* [Requirement]: Please set down exactly the lines of the listing below from the line containing "belly_form, neck_form = filled_forms()" through the line containing "cad_parts[node].hide_render = cad_parts[node].hide_viewport", both lines included, leaving out all other lines.
======
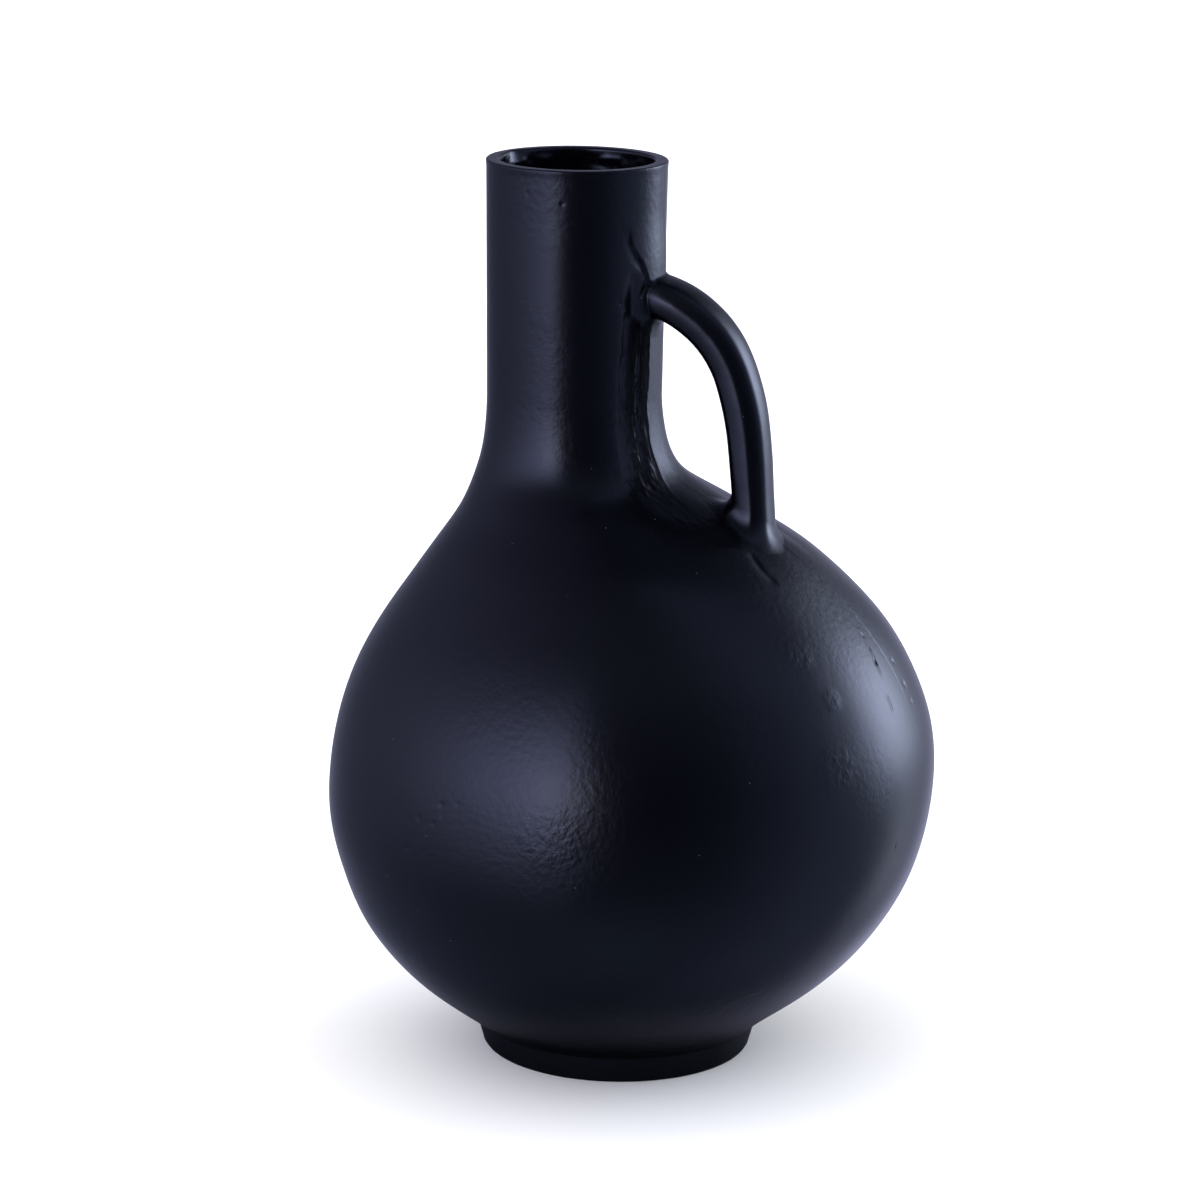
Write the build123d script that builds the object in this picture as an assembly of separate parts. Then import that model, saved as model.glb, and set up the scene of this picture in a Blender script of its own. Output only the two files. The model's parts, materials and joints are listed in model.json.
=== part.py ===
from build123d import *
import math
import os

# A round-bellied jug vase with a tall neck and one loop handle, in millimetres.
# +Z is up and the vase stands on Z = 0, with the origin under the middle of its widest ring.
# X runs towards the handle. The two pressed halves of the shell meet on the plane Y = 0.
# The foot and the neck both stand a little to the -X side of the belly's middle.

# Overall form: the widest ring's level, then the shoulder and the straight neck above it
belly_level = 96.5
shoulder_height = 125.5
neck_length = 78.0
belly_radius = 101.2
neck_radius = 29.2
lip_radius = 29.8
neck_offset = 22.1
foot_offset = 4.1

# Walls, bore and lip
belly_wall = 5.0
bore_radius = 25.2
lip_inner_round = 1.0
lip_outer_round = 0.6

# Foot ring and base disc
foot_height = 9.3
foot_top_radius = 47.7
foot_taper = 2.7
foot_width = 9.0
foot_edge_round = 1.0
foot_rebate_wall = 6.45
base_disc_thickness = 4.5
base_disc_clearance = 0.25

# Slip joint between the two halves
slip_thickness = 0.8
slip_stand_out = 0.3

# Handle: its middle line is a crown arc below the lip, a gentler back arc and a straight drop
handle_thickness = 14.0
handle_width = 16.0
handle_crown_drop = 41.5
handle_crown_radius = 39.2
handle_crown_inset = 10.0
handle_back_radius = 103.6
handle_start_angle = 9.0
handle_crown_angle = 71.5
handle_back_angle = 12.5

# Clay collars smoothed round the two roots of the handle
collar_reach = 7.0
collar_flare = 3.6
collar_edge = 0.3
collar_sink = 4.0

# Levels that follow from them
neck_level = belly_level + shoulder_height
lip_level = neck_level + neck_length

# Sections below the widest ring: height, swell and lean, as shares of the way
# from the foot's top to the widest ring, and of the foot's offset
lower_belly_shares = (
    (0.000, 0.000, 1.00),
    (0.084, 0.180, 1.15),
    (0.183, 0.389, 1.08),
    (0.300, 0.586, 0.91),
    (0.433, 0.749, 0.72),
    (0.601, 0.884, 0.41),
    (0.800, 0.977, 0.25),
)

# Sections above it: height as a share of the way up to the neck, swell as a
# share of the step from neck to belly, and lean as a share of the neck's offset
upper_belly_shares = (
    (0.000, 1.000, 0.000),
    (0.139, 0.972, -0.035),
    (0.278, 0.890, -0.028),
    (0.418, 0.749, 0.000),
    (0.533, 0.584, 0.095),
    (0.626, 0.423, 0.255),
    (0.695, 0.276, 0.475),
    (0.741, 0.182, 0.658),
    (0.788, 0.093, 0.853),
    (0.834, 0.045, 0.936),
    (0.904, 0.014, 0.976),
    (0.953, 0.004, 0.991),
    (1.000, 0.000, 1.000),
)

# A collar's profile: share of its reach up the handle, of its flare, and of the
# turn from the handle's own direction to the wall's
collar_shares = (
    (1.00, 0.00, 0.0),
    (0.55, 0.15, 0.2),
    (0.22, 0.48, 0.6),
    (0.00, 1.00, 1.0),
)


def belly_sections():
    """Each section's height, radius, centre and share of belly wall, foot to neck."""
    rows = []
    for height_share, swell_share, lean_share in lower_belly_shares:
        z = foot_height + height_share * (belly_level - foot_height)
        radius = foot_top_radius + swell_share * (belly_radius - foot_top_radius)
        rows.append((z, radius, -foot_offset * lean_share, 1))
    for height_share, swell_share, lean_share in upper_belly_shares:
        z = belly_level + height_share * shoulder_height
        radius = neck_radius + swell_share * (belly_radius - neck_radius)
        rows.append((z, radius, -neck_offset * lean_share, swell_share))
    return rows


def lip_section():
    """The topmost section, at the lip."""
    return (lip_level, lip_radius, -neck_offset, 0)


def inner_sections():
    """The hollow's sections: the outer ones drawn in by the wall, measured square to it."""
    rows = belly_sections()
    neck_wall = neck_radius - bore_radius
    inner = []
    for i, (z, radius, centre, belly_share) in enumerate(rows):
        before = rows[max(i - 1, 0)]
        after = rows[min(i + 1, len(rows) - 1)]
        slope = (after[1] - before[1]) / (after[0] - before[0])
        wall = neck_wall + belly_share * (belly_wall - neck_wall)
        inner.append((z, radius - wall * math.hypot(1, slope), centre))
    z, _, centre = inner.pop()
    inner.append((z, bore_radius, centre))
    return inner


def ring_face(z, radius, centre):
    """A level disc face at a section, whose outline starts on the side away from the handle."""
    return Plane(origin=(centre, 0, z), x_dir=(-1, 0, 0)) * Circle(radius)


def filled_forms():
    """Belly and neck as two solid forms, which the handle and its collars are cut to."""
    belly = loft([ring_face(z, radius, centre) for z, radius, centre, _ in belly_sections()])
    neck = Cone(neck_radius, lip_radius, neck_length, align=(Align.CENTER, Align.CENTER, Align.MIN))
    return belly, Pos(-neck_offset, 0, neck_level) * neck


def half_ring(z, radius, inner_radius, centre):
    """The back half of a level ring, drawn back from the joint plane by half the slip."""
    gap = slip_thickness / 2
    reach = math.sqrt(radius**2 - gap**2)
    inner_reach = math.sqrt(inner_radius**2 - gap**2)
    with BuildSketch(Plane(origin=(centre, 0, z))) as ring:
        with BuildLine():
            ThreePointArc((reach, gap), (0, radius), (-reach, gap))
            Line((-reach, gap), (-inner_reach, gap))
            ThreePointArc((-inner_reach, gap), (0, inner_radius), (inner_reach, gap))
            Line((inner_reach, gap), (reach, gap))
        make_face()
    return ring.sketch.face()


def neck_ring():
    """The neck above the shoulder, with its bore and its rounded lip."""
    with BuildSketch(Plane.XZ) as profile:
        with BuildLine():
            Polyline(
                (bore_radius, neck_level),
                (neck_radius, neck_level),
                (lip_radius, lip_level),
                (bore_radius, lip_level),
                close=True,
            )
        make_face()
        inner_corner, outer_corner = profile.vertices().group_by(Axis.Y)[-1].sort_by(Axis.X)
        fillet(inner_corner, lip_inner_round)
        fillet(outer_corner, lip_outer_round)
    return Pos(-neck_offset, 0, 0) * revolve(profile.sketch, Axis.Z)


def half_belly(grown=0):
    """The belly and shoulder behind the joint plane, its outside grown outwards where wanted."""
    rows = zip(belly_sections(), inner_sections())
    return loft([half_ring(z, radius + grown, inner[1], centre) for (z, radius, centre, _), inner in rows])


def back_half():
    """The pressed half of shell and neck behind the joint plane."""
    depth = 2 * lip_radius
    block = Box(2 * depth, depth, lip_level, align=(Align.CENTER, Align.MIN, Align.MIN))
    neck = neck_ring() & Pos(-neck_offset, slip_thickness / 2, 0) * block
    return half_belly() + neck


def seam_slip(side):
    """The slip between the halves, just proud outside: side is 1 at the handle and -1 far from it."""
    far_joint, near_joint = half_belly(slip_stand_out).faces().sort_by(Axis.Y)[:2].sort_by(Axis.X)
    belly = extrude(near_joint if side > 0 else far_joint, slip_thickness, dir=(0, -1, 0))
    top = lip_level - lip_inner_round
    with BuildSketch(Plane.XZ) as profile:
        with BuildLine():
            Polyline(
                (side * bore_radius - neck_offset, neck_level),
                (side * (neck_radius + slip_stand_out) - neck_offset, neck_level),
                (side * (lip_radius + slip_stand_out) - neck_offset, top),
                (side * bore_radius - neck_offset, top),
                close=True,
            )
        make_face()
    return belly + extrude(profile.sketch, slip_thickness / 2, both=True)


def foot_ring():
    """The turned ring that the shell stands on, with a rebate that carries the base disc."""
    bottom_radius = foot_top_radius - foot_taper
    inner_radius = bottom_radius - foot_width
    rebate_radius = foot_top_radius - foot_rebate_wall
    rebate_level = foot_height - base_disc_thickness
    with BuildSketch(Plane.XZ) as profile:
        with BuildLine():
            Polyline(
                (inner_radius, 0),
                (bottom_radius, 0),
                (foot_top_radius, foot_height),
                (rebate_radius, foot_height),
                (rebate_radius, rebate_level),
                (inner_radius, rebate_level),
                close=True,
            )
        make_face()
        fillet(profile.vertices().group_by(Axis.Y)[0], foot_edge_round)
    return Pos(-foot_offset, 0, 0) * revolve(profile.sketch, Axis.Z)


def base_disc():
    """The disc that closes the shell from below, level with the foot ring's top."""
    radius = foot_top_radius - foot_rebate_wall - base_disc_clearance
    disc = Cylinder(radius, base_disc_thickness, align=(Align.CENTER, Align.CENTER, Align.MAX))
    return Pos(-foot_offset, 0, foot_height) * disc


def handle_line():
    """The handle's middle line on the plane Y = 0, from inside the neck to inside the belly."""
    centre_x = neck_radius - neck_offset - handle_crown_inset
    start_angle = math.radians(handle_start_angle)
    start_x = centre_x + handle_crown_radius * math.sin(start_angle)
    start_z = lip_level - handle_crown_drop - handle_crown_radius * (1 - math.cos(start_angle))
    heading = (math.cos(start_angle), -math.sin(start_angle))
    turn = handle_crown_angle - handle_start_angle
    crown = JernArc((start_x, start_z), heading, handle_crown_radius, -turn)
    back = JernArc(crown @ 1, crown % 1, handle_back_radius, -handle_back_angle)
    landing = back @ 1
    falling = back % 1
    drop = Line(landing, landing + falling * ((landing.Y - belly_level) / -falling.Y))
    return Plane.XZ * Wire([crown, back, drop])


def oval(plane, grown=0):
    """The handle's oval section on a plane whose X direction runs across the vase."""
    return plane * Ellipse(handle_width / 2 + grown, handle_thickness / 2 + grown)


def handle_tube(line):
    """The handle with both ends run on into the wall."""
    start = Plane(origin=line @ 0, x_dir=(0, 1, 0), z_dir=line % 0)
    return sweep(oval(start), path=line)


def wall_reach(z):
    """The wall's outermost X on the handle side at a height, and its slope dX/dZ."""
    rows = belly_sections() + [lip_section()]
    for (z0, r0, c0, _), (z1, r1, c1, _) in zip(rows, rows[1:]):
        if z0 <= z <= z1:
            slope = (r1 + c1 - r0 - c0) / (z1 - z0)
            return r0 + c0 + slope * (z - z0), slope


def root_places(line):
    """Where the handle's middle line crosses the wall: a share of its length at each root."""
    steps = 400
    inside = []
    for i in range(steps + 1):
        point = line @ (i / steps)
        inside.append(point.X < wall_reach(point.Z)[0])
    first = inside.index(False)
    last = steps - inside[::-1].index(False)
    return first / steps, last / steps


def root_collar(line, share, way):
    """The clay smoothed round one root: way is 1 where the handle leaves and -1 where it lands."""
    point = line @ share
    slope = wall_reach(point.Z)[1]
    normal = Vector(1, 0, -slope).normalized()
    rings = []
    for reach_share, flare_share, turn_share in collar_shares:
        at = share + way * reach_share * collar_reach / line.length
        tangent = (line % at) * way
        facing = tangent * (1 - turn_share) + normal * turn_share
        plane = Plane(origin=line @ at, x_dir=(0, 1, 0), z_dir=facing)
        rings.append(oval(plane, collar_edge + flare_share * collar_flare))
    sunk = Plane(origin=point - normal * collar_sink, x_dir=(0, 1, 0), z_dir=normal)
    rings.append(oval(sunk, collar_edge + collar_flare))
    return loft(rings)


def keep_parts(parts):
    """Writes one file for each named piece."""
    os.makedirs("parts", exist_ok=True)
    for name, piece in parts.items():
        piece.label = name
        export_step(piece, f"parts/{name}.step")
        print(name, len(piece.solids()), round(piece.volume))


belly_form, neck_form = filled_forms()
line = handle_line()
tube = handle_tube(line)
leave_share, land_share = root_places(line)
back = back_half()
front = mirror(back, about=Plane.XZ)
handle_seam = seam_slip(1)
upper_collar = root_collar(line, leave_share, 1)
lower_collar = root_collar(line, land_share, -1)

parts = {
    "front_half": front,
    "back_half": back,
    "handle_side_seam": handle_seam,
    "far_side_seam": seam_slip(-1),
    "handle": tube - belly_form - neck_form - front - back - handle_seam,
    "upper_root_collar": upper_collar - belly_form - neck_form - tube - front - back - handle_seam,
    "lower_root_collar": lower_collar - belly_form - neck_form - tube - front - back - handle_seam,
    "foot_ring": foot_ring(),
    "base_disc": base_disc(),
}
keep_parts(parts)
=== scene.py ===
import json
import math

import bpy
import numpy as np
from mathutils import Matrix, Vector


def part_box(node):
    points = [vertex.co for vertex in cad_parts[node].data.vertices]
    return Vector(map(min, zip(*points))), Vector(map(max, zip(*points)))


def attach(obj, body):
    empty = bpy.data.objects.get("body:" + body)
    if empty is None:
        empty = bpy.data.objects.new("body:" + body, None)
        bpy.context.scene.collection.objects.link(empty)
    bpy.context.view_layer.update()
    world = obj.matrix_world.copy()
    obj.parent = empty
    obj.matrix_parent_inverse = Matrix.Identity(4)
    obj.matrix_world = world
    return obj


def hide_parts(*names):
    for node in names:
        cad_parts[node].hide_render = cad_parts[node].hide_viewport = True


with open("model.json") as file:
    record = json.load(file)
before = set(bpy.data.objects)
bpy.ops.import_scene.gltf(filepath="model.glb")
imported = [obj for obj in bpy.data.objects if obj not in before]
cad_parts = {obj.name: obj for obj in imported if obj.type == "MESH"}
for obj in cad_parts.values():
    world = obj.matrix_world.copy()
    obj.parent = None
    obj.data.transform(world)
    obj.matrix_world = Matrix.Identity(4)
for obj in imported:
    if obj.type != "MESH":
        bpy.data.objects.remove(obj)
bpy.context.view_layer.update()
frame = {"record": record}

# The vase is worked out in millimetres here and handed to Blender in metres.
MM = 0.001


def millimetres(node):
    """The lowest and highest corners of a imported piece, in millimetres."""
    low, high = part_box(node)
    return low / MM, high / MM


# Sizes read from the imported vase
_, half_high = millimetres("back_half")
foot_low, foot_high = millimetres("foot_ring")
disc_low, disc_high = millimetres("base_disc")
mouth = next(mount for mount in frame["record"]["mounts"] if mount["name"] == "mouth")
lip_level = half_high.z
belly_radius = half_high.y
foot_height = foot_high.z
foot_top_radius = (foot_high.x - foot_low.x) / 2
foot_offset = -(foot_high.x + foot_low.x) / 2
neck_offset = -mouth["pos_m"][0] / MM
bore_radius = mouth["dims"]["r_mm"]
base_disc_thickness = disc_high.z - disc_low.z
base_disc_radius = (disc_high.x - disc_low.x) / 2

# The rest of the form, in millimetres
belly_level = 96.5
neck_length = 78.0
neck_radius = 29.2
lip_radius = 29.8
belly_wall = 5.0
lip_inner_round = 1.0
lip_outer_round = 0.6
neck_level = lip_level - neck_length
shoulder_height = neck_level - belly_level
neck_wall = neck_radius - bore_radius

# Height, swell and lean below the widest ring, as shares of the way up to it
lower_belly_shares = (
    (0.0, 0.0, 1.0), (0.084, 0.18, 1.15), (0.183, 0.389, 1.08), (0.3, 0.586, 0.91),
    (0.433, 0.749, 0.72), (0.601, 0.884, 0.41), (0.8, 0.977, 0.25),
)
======
* [Result below]:
belly_form, neck_form = filled_forms()
line = handle_line()
tube = handle_tube(line)
leave_share, land_share = root_places(line)
back = back_half()
front = mirror(back, about=Plane.XZ)
handle_seam = seam_slip(1)
upper_collar = root_collar(line, leave_share, 1)
lower_collar = root_collar(line, land_share, -1)

parts = {
    "front_half": front,
    "back_half": back,
    "handle_side_seam": handle_seam,
    "far_side_seam": seam_slip(-1),
    "handle": tube - belly_form - neck_form - front - back - handle_seam,
    "upper_root_collar": upper_collar - belly_form - neck_form - tube - front - back - handle_seam,
    "lower_root_collar": lower_collar - belly_form - neck_form - tube - front - back - handle_seam,
    "foot_ring": foot_ring(),
    "base_disc": base_disc(),
}
keep_parts(parts)
=== scene.py ===
import json
import math

import bpy
import numpy as np
from mathutils import Matrix, Vector


def part_box(node):
    points = [vertex.co for vertex in cad_parts[node].data.vertices]
    return Vector(map(min, zip(*points))), Vector(map(max, zip(*points)))


def attach(obj, body):
    empty = bpy.data.objects.get("body:" + body)
    if empty is None:
        empty = bpy.data.objects.new("body:" + body, None)
        bpy.context.scene.collection.objects.link(empty)
    bpy.context.view_layer.update()
    world = obj.matrix_world.copy()
    obj.parent = empty
    obj.matrix_parent_inverse = Matrix.Identity(4)
    obj.matrix_world = world
    return obj


def hide_parts(*names):
    for node in names:
        cad_parts[node].hide_render = cad_parts[node].hide_viewport = True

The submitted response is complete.